A: By gathering all this data automatically and allowing our customers to basically ask questions. For example, if you said, ‘Hey, Contrast, I want to see all the routes that don't have authorization checks on them,’ Contrast can answer that question immediately. You don't need to export that data anywhere or do anything with it.
Q: What’s the difference in technology approaches between threat modeling and what Contrast is offering with Observability?
A: We do it with lightweight instrumentation that offers continuous monitoring for high-performance examination of real application behavior, which carves clarity out of the complexity. It's not just about finding vulnerabilities — it's about understanding your applications' heartbeats, the intricate connections they make and the hidden risks they carry.
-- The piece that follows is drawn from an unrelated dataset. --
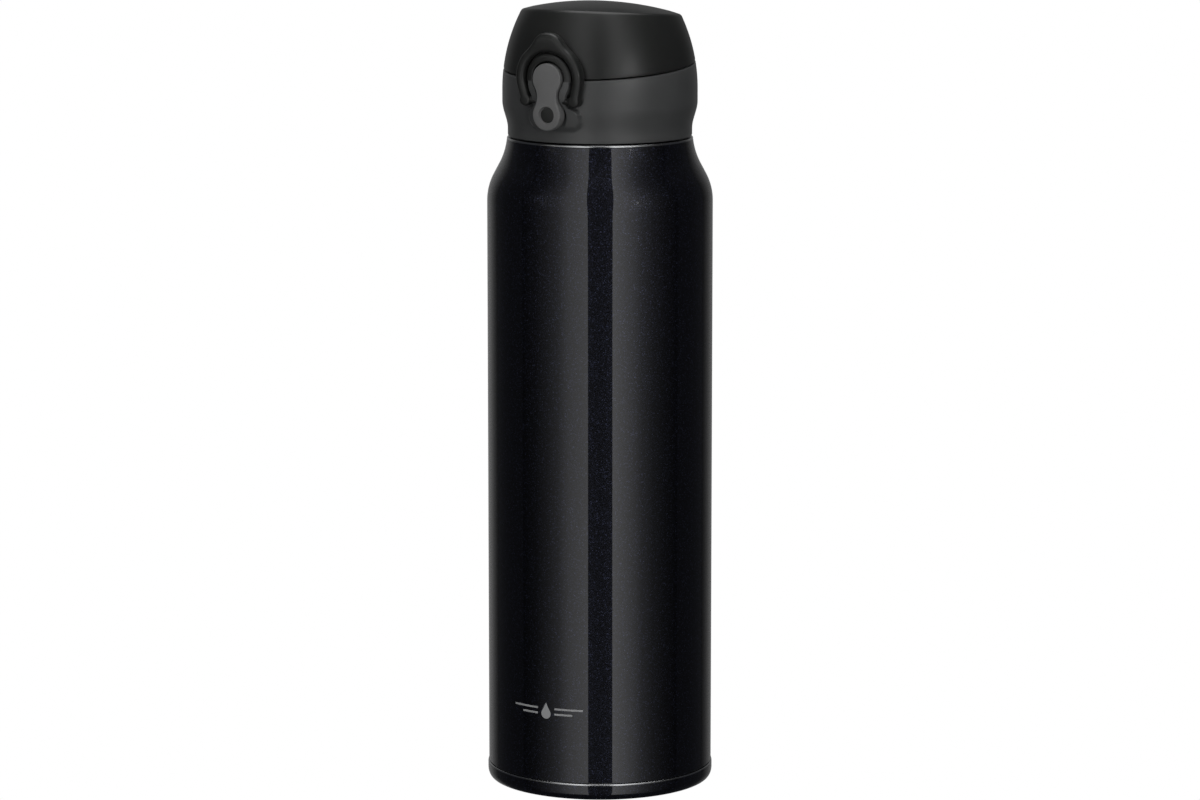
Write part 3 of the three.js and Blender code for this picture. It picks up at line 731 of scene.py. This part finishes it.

Contrast Observability will transform a typical security assessment program from a vague, time-consuming endeavor to an accurate and efficient process.
How will security teams be able to consume Observability data?
Q: Do you need visualization tools to make sense of the threat-model data that Contrast collects?
A: It's just a table full of data, which is actually really useful.
I look forward to when we have better visualization tools for the threat-model data that we've collected. Like, I'd love to see a picture. But I don't necessarily think people will export it to other places, because I don't know where they would export it to. I think most people will just use it right where it's at.
Q: What about importing the data into security information event management (SIEM) platforms?
A: That would be another way of analyzing the data. I don't think SIEM is particularly well-suited to threat models, but it is a place where you could store that kind of time-series data and do stuff with it.
Q: Will there be any correlation to observability in Software Bills of Materials (SBOMs)?
A: Security Observability tools continuously create Runtime SBOMs, automatically detecting which libraries are actually used by applications and APIs. This will enable organizations to identify security gaps in the software supply chain and to focus on exploitable vulnerabilities.